Peter Van Zandt Lane
Composer
The music of Peter Van Zandt Lane (b. 1985, Port Jefferson NY) has been described as having "Propulsive rhythms" and "surprising lyricism" and has been praised by musicians and critics alike (Boston Musical Intelligencer) as music that "gives an amazing first impression." A Boston-based composer and bassoonist, Peter writes passionately for ensembles of all types, and often employs the use of electronics in his compositions. With backgrounds in classical performance and rock, contemporary theory and music engineering, he draws on his diverse experiences to create music that is fresh, genuine, and widely appealing.
Gerhard Stäbler
Composer
From the onset of his career, German composer Gerhard Stäbler (b. 1949) has not only been active as a composer, but also involved in the political and organizational arenas. He organized the new music festival Aktive Musik, along with serving as the artistic director of the 1995 World Music Days of the ISCM in the Ruhr Area in Germany. A third vital point of his activities lies in teaching; he has worked with many young international composers in a variety of workshops and seminars. He was a composer-in-residence and visiting professor throughout North and South America as well as in the Middle and Far East.
Lawrence Siegel
Composer
Lawrence Siegel brings to the writing of KADDISH twenty-five years of experience creating and directing music and music theater projects using texts from oral histories, interviews, and community dialogues. His music has won awards from the McKnight Foundation, the New England Foundation for the Arts, Mid-Atlantic Arts Foundation, the New Hampshire State Council on the Arts, and many others.

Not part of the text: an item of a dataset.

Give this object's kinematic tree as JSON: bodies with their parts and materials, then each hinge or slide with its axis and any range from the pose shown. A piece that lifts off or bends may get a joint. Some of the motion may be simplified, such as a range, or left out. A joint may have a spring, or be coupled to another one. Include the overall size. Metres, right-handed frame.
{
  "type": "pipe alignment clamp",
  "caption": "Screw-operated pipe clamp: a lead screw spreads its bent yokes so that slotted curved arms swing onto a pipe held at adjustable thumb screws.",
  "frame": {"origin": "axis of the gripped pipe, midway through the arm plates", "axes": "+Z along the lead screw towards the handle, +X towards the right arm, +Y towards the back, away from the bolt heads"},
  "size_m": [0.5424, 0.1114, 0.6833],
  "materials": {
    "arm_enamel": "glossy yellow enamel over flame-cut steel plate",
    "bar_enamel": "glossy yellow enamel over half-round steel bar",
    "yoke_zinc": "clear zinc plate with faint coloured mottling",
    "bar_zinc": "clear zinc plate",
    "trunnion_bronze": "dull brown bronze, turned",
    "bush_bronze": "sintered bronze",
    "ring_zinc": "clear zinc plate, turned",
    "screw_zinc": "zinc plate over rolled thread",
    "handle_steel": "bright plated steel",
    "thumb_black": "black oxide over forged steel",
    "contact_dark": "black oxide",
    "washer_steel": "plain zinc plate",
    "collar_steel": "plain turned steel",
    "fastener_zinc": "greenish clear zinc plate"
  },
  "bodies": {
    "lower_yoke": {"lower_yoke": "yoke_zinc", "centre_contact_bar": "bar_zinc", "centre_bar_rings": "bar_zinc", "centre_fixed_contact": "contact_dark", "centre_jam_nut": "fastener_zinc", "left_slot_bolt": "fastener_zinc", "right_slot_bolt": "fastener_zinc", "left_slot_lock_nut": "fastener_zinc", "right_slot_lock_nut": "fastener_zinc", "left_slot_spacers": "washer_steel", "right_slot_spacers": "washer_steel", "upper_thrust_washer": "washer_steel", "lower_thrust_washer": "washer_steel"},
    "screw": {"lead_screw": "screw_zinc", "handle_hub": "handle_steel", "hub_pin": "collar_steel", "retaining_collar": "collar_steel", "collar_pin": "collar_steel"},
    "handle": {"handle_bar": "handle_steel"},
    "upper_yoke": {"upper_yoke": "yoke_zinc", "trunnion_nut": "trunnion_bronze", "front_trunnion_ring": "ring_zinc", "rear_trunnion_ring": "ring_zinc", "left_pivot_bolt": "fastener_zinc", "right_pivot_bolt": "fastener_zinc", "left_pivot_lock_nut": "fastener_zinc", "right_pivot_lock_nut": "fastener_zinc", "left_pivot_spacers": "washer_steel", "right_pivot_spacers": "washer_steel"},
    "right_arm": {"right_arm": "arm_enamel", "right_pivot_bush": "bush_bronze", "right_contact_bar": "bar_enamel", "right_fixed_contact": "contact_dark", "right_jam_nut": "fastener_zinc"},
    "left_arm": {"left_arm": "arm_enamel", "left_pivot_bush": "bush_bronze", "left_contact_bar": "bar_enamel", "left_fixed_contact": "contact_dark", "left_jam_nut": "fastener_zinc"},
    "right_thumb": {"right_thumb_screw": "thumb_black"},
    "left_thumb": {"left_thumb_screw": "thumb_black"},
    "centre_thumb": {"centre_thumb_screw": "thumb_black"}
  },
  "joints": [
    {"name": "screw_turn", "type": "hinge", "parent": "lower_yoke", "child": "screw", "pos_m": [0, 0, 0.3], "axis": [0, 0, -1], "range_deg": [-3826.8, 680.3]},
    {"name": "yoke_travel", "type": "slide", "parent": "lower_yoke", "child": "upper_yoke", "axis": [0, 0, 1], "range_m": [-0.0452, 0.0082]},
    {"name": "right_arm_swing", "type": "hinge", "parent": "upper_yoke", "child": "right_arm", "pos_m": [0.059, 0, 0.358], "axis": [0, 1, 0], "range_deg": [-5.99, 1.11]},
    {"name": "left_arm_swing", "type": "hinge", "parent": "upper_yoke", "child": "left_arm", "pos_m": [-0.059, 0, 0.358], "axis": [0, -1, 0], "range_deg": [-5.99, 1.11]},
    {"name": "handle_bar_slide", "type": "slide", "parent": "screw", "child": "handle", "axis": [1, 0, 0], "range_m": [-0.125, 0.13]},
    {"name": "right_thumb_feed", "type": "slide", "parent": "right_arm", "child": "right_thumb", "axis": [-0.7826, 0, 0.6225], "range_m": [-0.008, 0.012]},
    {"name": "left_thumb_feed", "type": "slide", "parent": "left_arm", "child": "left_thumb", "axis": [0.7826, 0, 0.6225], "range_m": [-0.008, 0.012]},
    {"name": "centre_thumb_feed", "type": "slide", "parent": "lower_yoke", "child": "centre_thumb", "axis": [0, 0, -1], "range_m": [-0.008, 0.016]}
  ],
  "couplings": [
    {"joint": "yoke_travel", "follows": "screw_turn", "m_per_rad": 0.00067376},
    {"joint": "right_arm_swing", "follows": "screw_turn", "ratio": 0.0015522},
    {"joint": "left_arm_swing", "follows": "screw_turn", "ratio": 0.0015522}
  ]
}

He has been a fellow in composition at the Tanglewood Music Center and the MacDowell Colony in Peterborough, NH.
Jim Scully
Composer
Jim Scully (b. 1979) is a composer, performer and educator in the fields of contemporary classical music, electroacoustic music and jazz studies. He is currently a member of the music faculty at CSU Bakersfield, where he is tasked with teaching an array of courses in the fields of Music Theory, Jazz Studies, Composition and Music Technology. In addition, he serves as Director of the CSU Bakersfield Guitar Arts Series, Director of Small Jazz Ensembles, Director of the Audio/MIDI Lab and Assistant Director of the Bakersfield Jazz Festival.
Anibal Dos Santos
Violist
Portuguese violist Anibal Dos Santos was born in born in Caracas, Venezuela in 1963. He began his musical studies at an early age in his native city with Gianfranco Farina and Mario Mescoli. At age 18, he traveled to Philadelphia PA to study with renowned violist Joseph de Pasquale, obtaining his degree in 1988 at the Curtis Institute of Music. Since then, he has dedicated his career to perform viola repertoire with many orchestras in the Americas, as well as recitals and chamber music appearances.